→ WORKING DATA
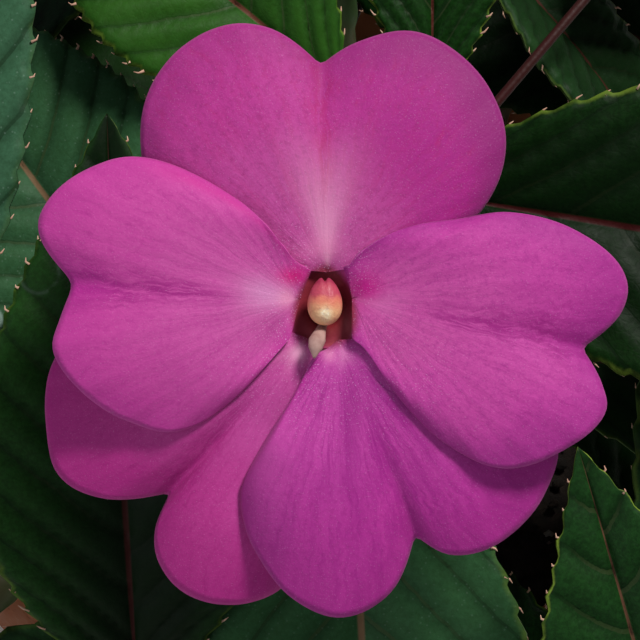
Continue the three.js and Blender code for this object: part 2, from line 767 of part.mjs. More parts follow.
function makeLeafyStem(stem) {
  const points = [stem.foot, stem.collar];
  const radii = [stemFootRadius - 0.05, stemFootRadius - 0.05];
  for (let i = 1; i <= stemSteps; i += 1) {
    points.push(stemPoint(stem, i / stemSteps));
    radii.push(stemRadiusAt(i / stemSteps));
  }
  const pieces = [rod(points, radii, 6)];
  for (const frame of bloomFrames) {
    if (frame.shoot === stem.index) pieces.push(rod(pedicelPoints(frame), [1.5, 1, 0.9, 1], 5));
  }
  for (const bud of budPlaces) {
    if (bud.shoot === stem.index) pieces.push(rod(budStalk(bud), [1.5, 1, 0.9, 0.9], 5));
  }
  for (const leaf of leaves) {
    if (leaf.shoot === stem.index) pieces.push(makeLeaf(leaf));
  }
  return join(pieces);
}

const plant = new THREE.Group();
plant.add(namedMesh('pot', makePot(), material(colours.clay, 0.85)));
plant.add(namedMesh('soil', makeSoil(), material(colours.soil, 0.95)));
for (const stem of stems) {
  plant.add(namedMesh(`leafy_stem_${stem.name}`, makeLeafyStem(stem), material(colours.leaf, 0.45)));
}
bloomFrames.forEach((frame, i) => {
  const name = `bloom_${shoots[blooms[i].shoot].name}`;
  plant.add(namedMesh(`${name}_petals`, makePetals(frame), material(colours.petal, 0.6)));
  plant.add(namedMesh(`${name}_spurred_sepal`, makeSepal(frame), material(colours.sepal, 0.5)));
  plant.add(namedMesh(`${name}_column`, makeColumn(frame), material(colours.column, 0.4)));
});
budPlaces.forEach((bud, i) => {
  plant.add(namedMesh(`bud_${i + 1}`, makeBud(bud), material(colours.bud, 0.5)));
});

export default plant;
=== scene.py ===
import math

import bmesh
import bpy
import numpy as np
from mathutils import Matrix, Vector


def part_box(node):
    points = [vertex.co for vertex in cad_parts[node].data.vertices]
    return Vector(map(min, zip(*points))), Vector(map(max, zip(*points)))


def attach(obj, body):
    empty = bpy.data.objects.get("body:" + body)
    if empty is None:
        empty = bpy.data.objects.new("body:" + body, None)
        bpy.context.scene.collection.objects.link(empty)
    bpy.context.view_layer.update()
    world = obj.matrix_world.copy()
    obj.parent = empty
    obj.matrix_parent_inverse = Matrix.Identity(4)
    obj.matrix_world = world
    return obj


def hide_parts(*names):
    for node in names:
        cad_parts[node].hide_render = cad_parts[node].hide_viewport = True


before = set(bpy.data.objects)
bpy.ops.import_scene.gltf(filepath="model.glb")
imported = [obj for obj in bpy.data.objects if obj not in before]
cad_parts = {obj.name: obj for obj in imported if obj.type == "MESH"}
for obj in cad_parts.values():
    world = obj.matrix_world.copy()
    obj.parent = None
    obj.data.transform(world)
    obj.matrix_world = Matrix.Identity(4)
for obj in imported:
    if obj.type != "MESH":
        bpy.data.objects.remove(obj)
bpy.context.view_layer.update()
print("frame loaded")

mm = 0.001  # the dictionaries below are in millimetres


def table(keys, *rows):
    # One dictionary for each row
    return [dict(zip(keys.split(), row)) for row in rows]


# Where things stand

pot = {
    "height": 108, "rimRadius": 68, "footRadius": 46, "wall": 5.5, "collarHeight": 24, "collarProud": 3.5,
    "floor": 7, "drainRadius": 5, "drainRing": 24, "drainHoles": 3, "around": 128,
}
soil = {"belowRim": 11, "rootDepth": 24, "gap": 0.3, "crumbs": 420, "around": 120}
soilTop = pot["height"] - soil["belowRim"]

plant = {
    "domeCentre": (0, 0, 112), "stemRing": 27, "stemFoot": 4.6, "stemTip": 2.5, "turn": 137.5,
    "levels": 9, "topLevel": 0.97, "levelStep": 0.068, "bloomLift": 45,
    "leafLength": 92, "leafWidth": 33, "petioleRadius": 1.25, "petioleLength": 20, "petioleRise": 0.06,
}
shoots = table(
    "name bearing height reach leaves turn",
    ("front", -90, 57, 92, 4, 20),
    ("front_right", -68, 10, 116, 7, 200),
    ("right", 2, 38, 96, 8, 75),
    ("front_left", -121, 25.5, 108, 7, 130),
    ("back_left", 165, 30, 98, 8, 310),
    ("back", 104, 34, 98, 9, 250),
    ("back_right", 48, 22, 102, 7, 10),
    ("top", 84, 72, 94, 9, 170),
)
blooms = table(
    "shoot lean aside size turn mirror",
    (0, 0, 0, 1, 0, 1),
    (1, 6, -8, 0.9, -14, -1),
    (2, 10, 6, 0.94, 10, 1),
    (4, 14, 0, 0.9, 8, -1),
    (5, 8, -6, 0.96, -8, 1),
    (7, -4, 10, 0.92, 24, -1),
)
buds = table(
    "shoot side along lift",
    (3, -20, 2, 28),
    (6, -14, 8, 33),
    (6, 12, -10, 25),
    (7, -20, 18, 24),
    (2, 22, -12, 26),
)

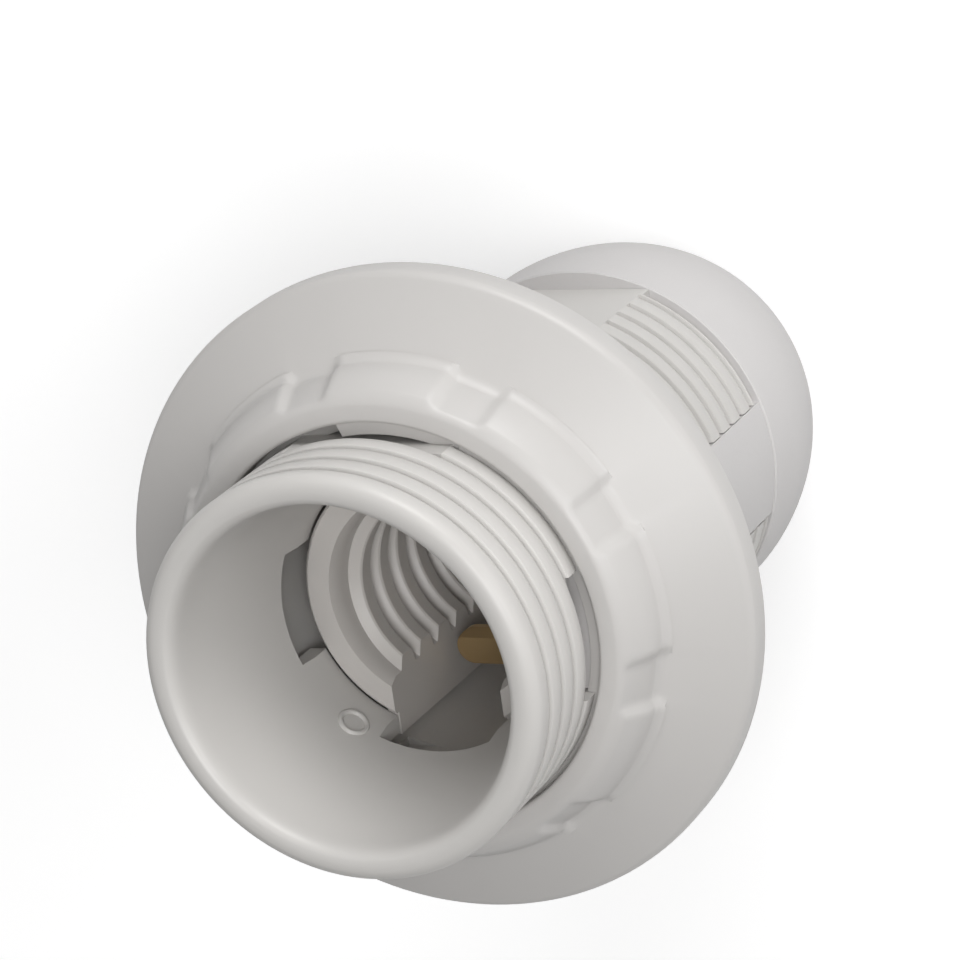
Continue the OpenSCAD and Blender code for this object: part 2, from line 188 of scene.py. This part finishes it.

→ DIRECTIONS FOR THIS TASK
Repeat the entries exactly, all of them.

→ SOLUTION BELOW
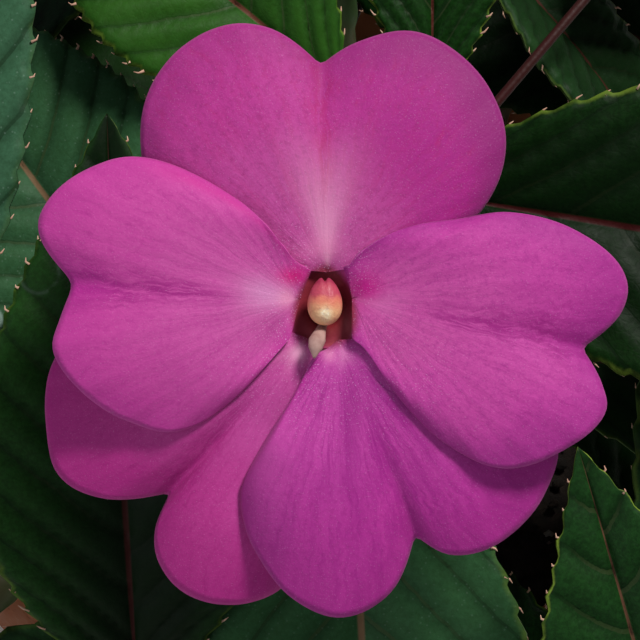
Continue the three.js and Blender code for this object: part 2, from line 767 of part.mjs. More parts follow.
function makeLeafyStem(stem) {
  const points = [stem.foot, stem.collar];
  const radii = [stemFootRadius - 0.05, stemFootRadius - 0.05];
  for (let i = 1; i <= stemSteps; i += 1) {
    points.push(stemPoint(stem, i / stemSteps));
    radii.push(stemRadiusAt(i / stemSteps));
  }
  const pieces = [rod(points, radii, 6)];
  for (const frame of bloomFrames) {
    if (frame.shoot === stem.index) pieces.push(rod(pedicelPoints(frame), [1.5, 1, 0.9, 1], 5));
  }
  for (const bud of budPlaces) {
    if (bud.shoot === stem.index) pieces.push(rod(budStalk(bud), [1.5, 1, 0.9, 0.9], 5));
  }
  for (const leaf of leaves) {
    if (leaf.shoot === stem.index) pieces.push(makeLeaf(leaf));
  }
  return join(pieces);
}

const plant = new THREE.Group();
plant.add(namedMesh('pot', makePot(), material(colours.clay, 0.85)));
plant.add(namedMesh('soil', makeSoil(), material(colours.soil, 0.95)));
for (const stem of stems) {
  plant.add(namedMesh(`leafy_stem_${stem.name}`, makeLeafyStem(stem), material(colours.leaf, 0.45)));
}
bloomFrames.forEach((frame, i) => {
  const name = `bloom_${shoots[blooms[i].shoot].name}`;
  plant.add(namedMesh(`${name}_petals`, makePetals(frame), material(colours.petal, 0.6)));
  plant.add(namedMesh(`${name}_spurred_sepal`, makeSepal(frame), material(colours.sepal, 0.5)));
  plant.add(namedMesh(`${name}_column`, makeColumn(frame), material(colours.column, 0.4)));
});
budPlaces.forEach((bud, i) => {
  plant.add(namedMesh(`bud_${i + 1}`, makeBud(bud), material(colours.bud, 0.5)));
});

export default plant;
=== scene.py ===
import math

import bmesh
import bpy
import numpy as np
from mathutils import Matrix, Vector


def part_box(node):
    points = [vertex.co for vertex in cad_parts[node].data.vertices]
    return Vector(map(min, zip(*points))), Vector(map(max, zip(*points)))


def attach(obj, body):
    empty = bpy.data.objects.get("body:" + body)
    if empty is None:
        empty = bpy.data.objects.new("body:" + body, None)
        bpy.context.scene.collection.objects.link(empty)
    bpy.context.view_layer.update()
    world = obj.matrix_world.copy()
    obj.parent = empty
    obj.matrix_parent_inverse = Matrix.Identity(4)
    obj.matrix_world = world
    return obj


def hide_parts(*names):
    for node in names:
        cad_parts[node].hide_render = cad_parts[node].hide_viewport = True


before = set(bpy.data.objects)
bpy.ops.import_scene.gltf(filepath="model.glb")
imported = [obj for obj in bpy.data.objects if obj not in before]
cad_parts = {obj.name: obj for obj in imported if obj.type == "MESH"}
for obj in cad_parts.values():
    world = obj.matrix_world.copy()
    obj.parent = None
    obj.data.transform(world)
    obj.matrix_world = Matrix.Identity(4)
for obj in imported:
    if obj.type != "MESH":
        bpy.data.objects.remove(obj)
bpy.context.view_layer.update()
print("frame loaded")

mm = 0.001  # the dictionaries below are in millimetres


def table(keys, *rows):
    # One dictionary for each row
    return [dict(zip(keys.split(), row)) for row in rows]


# Where things stand

pot = {
    "height": 108, "rimRadius": 68, "footRadius": 46, "wall": 5.5, "collarHeight": 24, "collarProud": 3.5,
    "floor": 7, "drainRadius": 5, "drainRing": 24, "drainHoles": 3, "around": 128,
}
soil = {"belowRim": 11, "rootDepth": 24, "gap": 0.3, "crumbs": 420, "around": 120}
soilTop = pot["height"] - soil["belowRim"]

plant = {
    "domeCentre": (0, 0, 112), "stemRing": 27, "stemFoot": 4.6, "stemTip": 2.5, "turn": 137.5,
    "levels": 9, "topLevel": 0.97, "levelStep": 0.068, "bloomLift": 45,
    "leafLength": 92, "leafWidth": 33, "petioleRadius": 1.25, "petioleLength": 20, "petioleRise": 0.06,
}
shoots = table(
    "name bearing height reach leaves turn",
    ("front", -90, 57, 92, 4, 20),
    ("front_right", -68, 10, 116, 7, 200),
    ("right", 2, 38, 96, 8, 75),
    ("front_left", -121, 25.5, 108, 7, 130),
    ("back_left", 165, 30, 98, 8, 310),
    ("back", 104, 34, 98, 9, 250),
    ("back_right", 48, 22, 102, 7, 10),
    ("top", 84, 72, 94, 9, 170),
)
blooms = table(
    "shoot lean aside size turn mirror",
    (0, 0, 0, 1, 0, 1),
    (1, 6, -8, 0.9, -14, -1),
    (2, 10, 6, 0.94, 10, 1),
    (4, 14, 0, 0.9, 8, -1),
    (5, 8, -6, 0.96, -8, 1),
    (7, -4, 10, 0.92, 24, -1),
)
buds = table(
    "shoot side along lift",
    (3, -20, 2, 28),
    (6, -14, 8, 33),
    (6, 12, -10, 25),
    (7, -20, 18, 24),
    (2, 22, -12, 26),
)

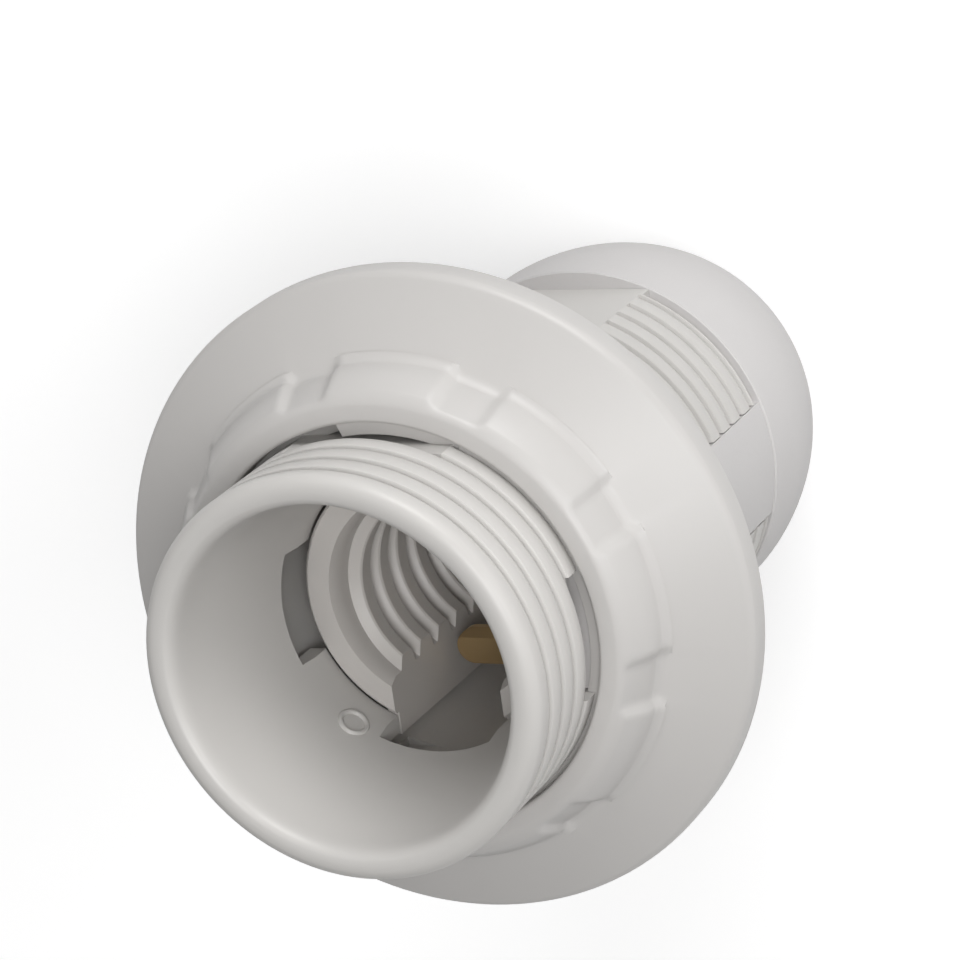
Continue the OpenSCAD and Blender code for this object: part 2, from line 188 of scene.py. This part finishes it.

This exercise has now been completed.